The error... is that Entra ID based authentication against the Server service for access, doesn't always work. We had a project blow up because of it, Windows Server, if hosted in Azure, can be Entra native joined and leverage Entra IT for permissions.

Worked perfectly... until we put a load on the Server service (SMB) the intermittent access issues that followed burned time for two weeks, until we gave up and went back to AD... no other change... but now... just works.
 
With W10 I pretty much stopped doing hacks/work arounds for file sharing on modern MS OS. Sometimes update would break it. Other times theres gremlins running around. So I just tell them if they want local storage it'll be a NAS running Linux.
 
So I just tell them if they want local storage it'll be a NAS running Linux.

I need to work on my sales pitch for this solution. We have a bunch of these in the field, but most customers got them primarily because they outgrew peer-to-peer sharing, and weren't ready yet for M365 or a server. Now, when I have a workgroup customer that experiences sharing issues (had one this past week in fact), the push back is always "but it worked yesterday!". They'd rather (apparently) pay for my time mucking around with it every time it breaks as opposed to fixing it once with a NAS setup.

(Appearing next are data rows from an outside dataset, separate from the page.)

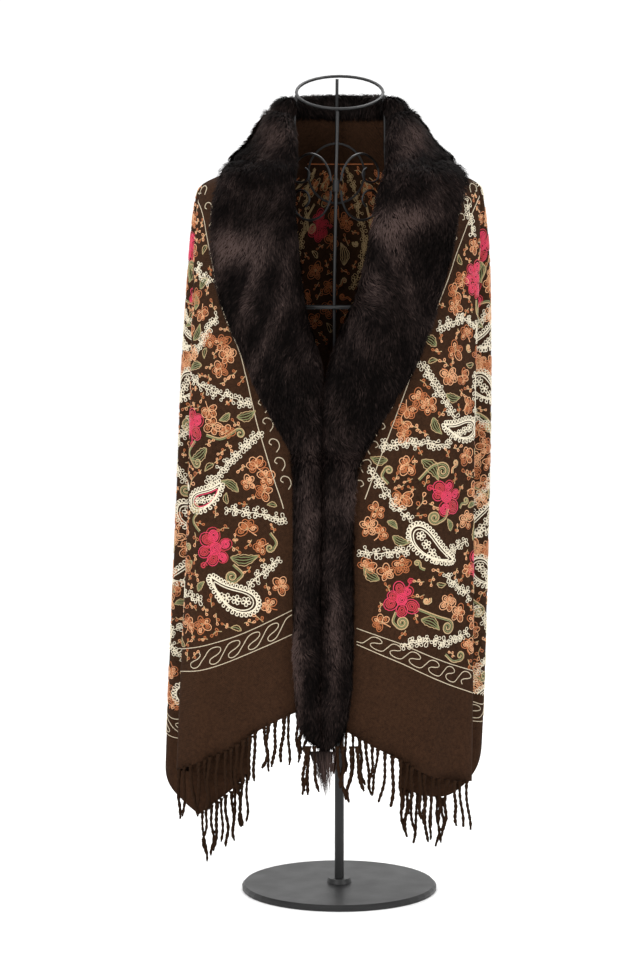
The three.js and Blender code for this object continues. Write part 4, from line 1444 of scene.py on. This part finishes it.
def twisted_strand(path, thickness, turns):
    """A two-ply strand: a waisted section that turns as it goes down the path."""
    tangent = unit(np.gradient(path, axis=0))
    side = unit(np.cross(tangent, np.array([[0.0, 1.0, 0.0]])))
    front = np.cross(tangent, side)
    around = np.arange(STRAND_SIDES) * 2 * math.pi / STRAND_SIDES
    along = np.linspace(0, 1, STRAND_RINGS)
    size = np.interp(along, [0, 0.06, 0.14, 0.9, 1], [1.35, 1.3, 0.95, 1.0, 0.6])
    angle = around[None, :] + (along * turns * 2 * math.pi)[:, None]
    reach = (thickness / 2 * (1.0 + 0.20 * np.cos(2 * around)))[None, :] * size[:, None]
    beside = side[:, None, :] * (np.cos(angle) * reach)[:, :, None]
    before = front[:, None, :] * (np.sin(angle) * reach)[:, :, None]
    turned_share = np.tile(np.arange(STRAND_SIDES) / STRAND_SIDES, STRAND_RINGS)
    uv = columns(np.repeat(along, STRAND_SIDES), turned_share)
    return (path[:, None, :] + beside + before).reshape(-1, 3), uv


def tube_faces(start):
    """The sides and the two end caps of a strand whose points begin at a number."""
    ring = np.arange(STRAND_RINGS - 1)[:, None] * STRAND_SIDES
    corner = np.arange(STRAND_SIDES)
    after = (corner + 1) % STRAND_SIDES
    quads = [ring + corner, ring + STRAND_SIDES + corner, ring + STRAND_SIDES + after, ring + after]
    caps = np.stack([corner, corner[::-1] + (STRAND_RINGS - 1) * STRAND_SIDES])
    return np.stack(quads, axis=-1).reshape(-1, 4) + start, caps + start


def hanging_path(top, drop, draw):
    """The wavy line of one strand from its top."""
    t = np.linspace(0, 1, STRAND_RINGS)
    swing, bow = draw.normal(scale=4.5) * MM, draw.uniform(1.2, 3.6) * MM
    waves, phase = draw.uniform(0.7, 1.5), draw.uniform(0, 2 * math.pi)
    angle = waves * 2 * math.pi * t + phase
    x = top[0] + swing * t**1.5 + bow * t * np.sin(angle)
    y = top[1] + 0.5 * bow * t * np.cos(angle)
    return columns(x, y, top[2] - drop * t)


class SHAWL_OT_fringe(bpy.types.Operator):
    """Twisted strands along the two short ends and under the fur bands, uneven as they hang"""

    bl_idname = "shawl.fringe"
    bl_label = "Fringe"

    def execute(self, context):
        finish = yarn_finish(settings().yarn)
        for number, node in enumerate(FRINGES):
            draw = np.random.default_rng(40 + number)
            spacing = UNDER_SPACING if "under" in node else FRONT_SPACING
            strands = [(top, draw.uniform(55, 67)) for top in along_line(hem_line(node), spacing)]
            if "front" in node:
                low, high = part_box(node.replace("fringe_front", "fur_band"))
                for x in np.linspace(low[0] + 0.022, high[0] - 0.010, 4):
                    strands.append((np.array([x, high[1] - 0.012, 0.205]), draw.uniform(48, 72)))
            parts = []
            for k, (top, drop) in enumerate(strands):
                shift = np.array([draw.normal() * 1.4 * MM, draw.normal() * 0.4 * MM, 1.5 * MM])
                path = hanging_path(top + shift, drop * MM, draw)
                thick = settings().strand_width * draw.uniform(0.8, 1.12)
                strand = twisted_strand(path, thick, draw.uniform(3, 4.5))
                parts.append((*strand, *tube_faces(k * STRAND_RINGS * STRAND_SIDES)))
            points, uv, quads, caps = (np.concatenate(part) for part in zip(*parts))
            mesh = array_mesh(node.replace("fringe_", "fringe_strands_"), points, [quads, caps], uv)
            piece = new_piece(mesh, finish)
            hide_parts(node)
        return {"FINISHED"}


# ---- wire form
class SHAWL_OT_form(bpy.types.Operator):
    """The wire dress form, its pole and base, in black iron"""

    bl_idname = "shawl.form"
    bl_label = "Wire Dress Form"

    def execute(self, context):
        finish = iron_finish(settings().iron)
        for node in IRON_NODES:
            for slot in frame["nodes"][node].material_slots:
                slot.material = finish
        return {"FINISHED"}


# ---- stage
def area_light(name, place, size, power):
    """A rectangular light that is turned to the middle of the garment."""
    data = bpy.data.lights.new(name, "AREA")
    data.shape = "RECTANGLE"
    data.size, data.size_y = size
    data.energy = power
    light = add_object(name, data)
    light.location = place
    light.rotation_euler = (Vector((0, 0, 0.6)) - Vector(place)).to_track_quat("-Z", "Y").to_euler()


class SHAWL_OT_stage(bpy.types.Operator):
    """A plain pale floor, soft studio light and the camera"""

    bl_idname = "shawl.stage"
    bl_label = "Stage"

    def execute(self, context):
        bm = bmesh.new()
        bmesh.ops.create_grid(bm, x_segments=1, y_segments=1, size=30.0)
        mesh = bpy.data.meshes.new("floor")
        bm.to_mesh(mesh)
        bm.free()
        floor = add_object("floor", mesh)
        mesh.materials.append(floor_finish(settings().floor))

        context.scene.view_settings.view_transform = "Standard"
        world = bpy.data.worlds.new("studio")
        world.use_nodes = True
        world.node_tree.nodes["Background"].inputs["Color"].default_value = (1, 1, 1, 1)
        world.node_tree.nodes["Background"].inputs["Strength"].default_value = 1.1
        context.scene.world = world
        area_light("key", (-1.5, -2.6, 2.2), (1.2, 1.6), 58)
        area_light("fill", (2.2, -2.2, 1.1), (1.2, 1.8), 26)
        area_light("top", (0.3, 0.6, 2.6), (1.6, 1.2), 34)

        framed_height, distance = 1.219, 3.2
        rise = math.radians(4.5)
        target = Vector((AXIS_X - 0.0248, 0.0, 0.5277))
        camera_data = bpy.data.cameras.new("camera")
        camera_data.lens = camera_data.sensor_width * distance / framed_height
        camera = add_object("camera", camera_data)
        camera.location = target + Vector((0, -math.cos(rise), math.sin(rise))) * distance
        camera.rotation_euler = (math.pi / 2 - rise, 0, 0)
        context.scene.camera = camera
        return {"FINISHED"}


# ---- add-on
OPERATORS = (
    SHAWL_OT_stage,
    SHAWL_OT_cloth,
    SHAWL_OT_fur,
    SHAWL_OT_embroidery,
    SHAWL_OT_fringe,
    SHAWL_OT_form,
)


class SHAWL_PT_panel(bpy.types.Panel):
    """Lists the shawl's pieces and settings"""

    bl_label = "Shawl"
    bl_idname = "SHAWL_PT_panel"
    bl_space_type = "VIEW_3D"
    bl_region_type = "UI"
    bl_category = "Shawl"

    def draw(self, context):
        for operator in OPERATORS:
            self.layout.operator(operator.bl_idname)
        for name in ShawlSettings.__annotations__:
            self.layout.prop(context.scene.shawl_settings, name)


CLASSES = (ShawlSettings, *OPERATORS, SHAWL_PT_panel)


def register():
    for cls in CLASSES:
        bpy.utils.register_class(cls)
    bpy.types.Scene.shawl_settings = bpy.props.PointerProperty(type=ShawlSettings)


def unregister():
    del bpy.types.Scene.shawl_settings
    for cls in reversed(CLASSES):
        bpy.utils.unregister_class(cls)


def main():
    register()
    bpy.ops.shawl.stage()
    bpy.ops.shawl.cloth()
    bpy.ops.shawl.fur()
    bpy.ops.shawl.embroidery()
    bpy.ops.shawl.fringe()
    bpy.ops.shawl.form()


if __name__ == "__main__":
    main()
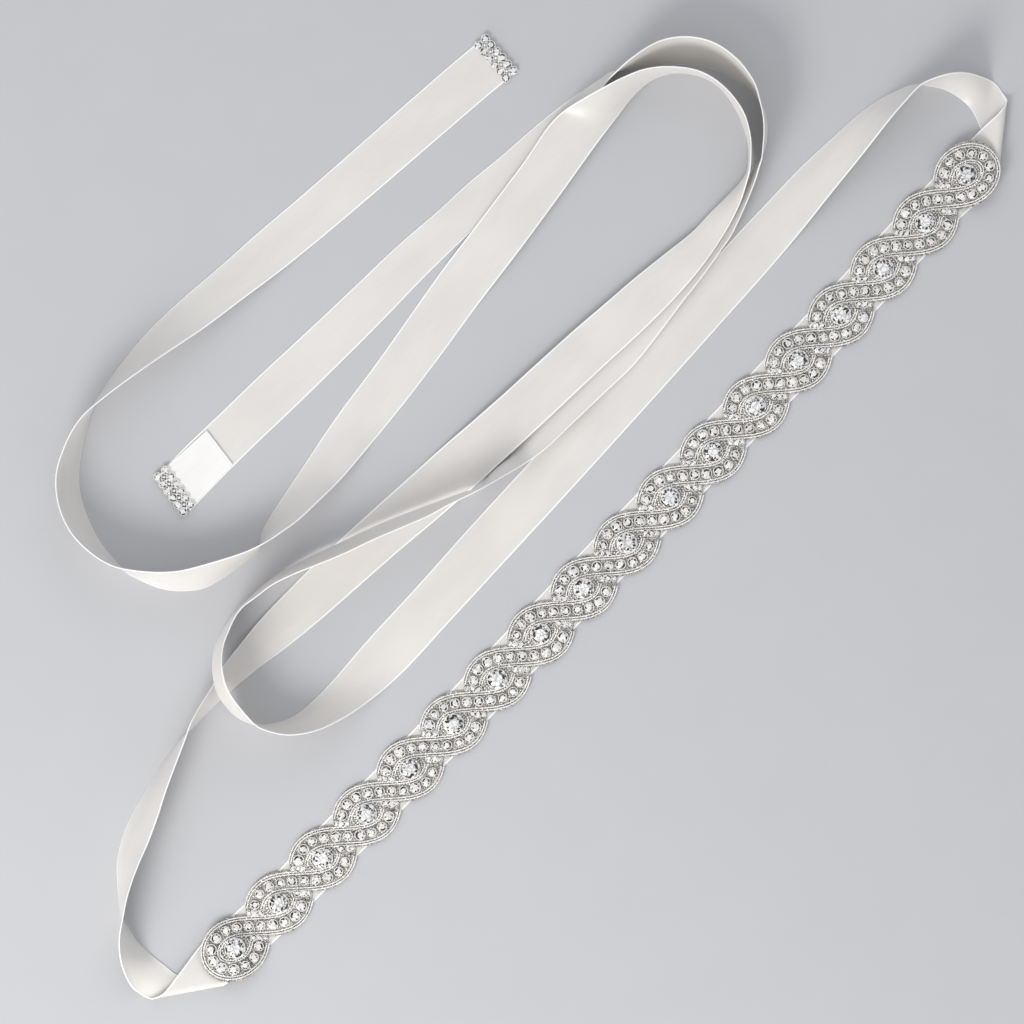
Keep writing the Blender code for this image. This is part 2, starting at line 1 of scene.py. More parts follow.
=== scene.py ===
import bpy
import json
import math
import random
import numpy as np
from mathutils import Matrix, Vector

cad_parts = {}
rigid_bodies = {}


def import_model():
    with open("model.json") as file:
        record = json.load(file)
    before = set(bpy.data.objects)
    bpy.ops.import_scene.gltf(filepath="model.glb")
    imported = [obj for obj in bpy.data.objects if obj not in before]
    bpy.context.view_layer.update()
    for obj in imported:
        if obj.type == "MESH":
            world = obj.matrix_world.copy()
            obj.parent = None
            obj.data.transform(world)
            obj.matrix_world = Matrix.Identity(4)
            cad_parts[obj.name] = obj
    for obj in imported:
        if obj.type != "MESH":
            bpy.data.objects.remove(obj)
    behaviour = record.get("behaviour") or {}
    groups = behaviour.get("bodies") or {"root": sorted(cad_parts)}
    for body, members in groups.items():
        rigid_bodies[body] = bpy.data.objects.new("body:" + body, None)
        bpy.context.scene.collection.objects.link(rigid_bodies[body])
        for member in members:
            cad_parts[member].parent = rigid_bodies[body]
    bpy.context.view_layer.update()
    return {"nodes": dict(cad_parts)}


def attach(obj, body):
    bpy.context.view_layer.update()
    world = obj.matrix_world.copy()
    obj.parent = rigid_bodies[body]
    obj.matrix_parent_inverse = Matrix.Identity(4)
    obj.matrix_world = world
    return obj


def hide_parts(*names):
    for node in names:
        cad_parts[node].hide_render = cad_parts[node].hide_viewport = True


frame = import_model()
random.seed(7)

ribbonCut = {  # in metres
    "width": 0.01905,
    "cloth": 0.00036,
    "selvedge": ((0.0, 0.7), (0.012, 1.35), (0.032, 1.4), (0.055, 1.0)),  # share of width, thickness factor
    "solidWall": 0.001,  # the frame's wall, whose lower face the cloth keeps to
    "step": 0.0022,
    "columns": (0.0, 0.012, 0.032, 0.055, 0.14, 0.26, 0.38, 0.5, 0.62, 0.74, 0.86, 0.945, 0.968, 0.988, 1.0),
}
photo = {  # its pixels give places, and the ribbon's width gives their real size
    "pixel": ribbonCut["width"] / 47.6,
    "centreX": 531.82,
    "centreY": 517.02,
    "side": 1024,
}


def onFloor(x, y, z=0.0):
    return np.array([(x - photo["centreX"]) * photo["pixel"], (photo["centreY"] - y) * photo["pixel"], z])


def raised(height):
    return np.array([0.0, 0.0, height])


# Materials
class Socket:
    def __init__(self, surface, output):
        self.surface, self.output = surface, output

    def math(self, operation, first, second):
        return self.surface.node("ShaderNodeMath", {"operation": operation}, {0: first, 1: second})

    def __add__(self, other):
        return self.math("ADD", self, other)

    def __radd__(self, other):
        return self.math("ADD", other, self)

    def __sub__(self, other):
        return self.math("SUBTRACT", self, other)

    def __rsub__(self, other):
        return self.math("SUBTRACT", other, self)

    def __mul__(self, other):
        return self.math("MULTIPLY", self, other)

    def __rmul__(self, other):
        return self.math("MULTIPLY", other, self)

    def __abs__(self):
        return self.math("ABSOLUTE", self, 0.0)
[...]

The fix of changing the permissions items in group policy isn't involved, but you just know it's going to break again when an update forces those items back to the default choices, you know, for security!
 
break again when an update forces those items back to the default choices, you know, for security!
This is why I gave up, long ago, trying to do hack's, exploits etc for software licenses. A friend I started working with some 15 years ago had a copy of QB Enterprise and the key. When they had a problem they'd inevitably say why are you charging me labor for this when you gave it for free. He'd ask me to help and I'd tell tough you-know-what.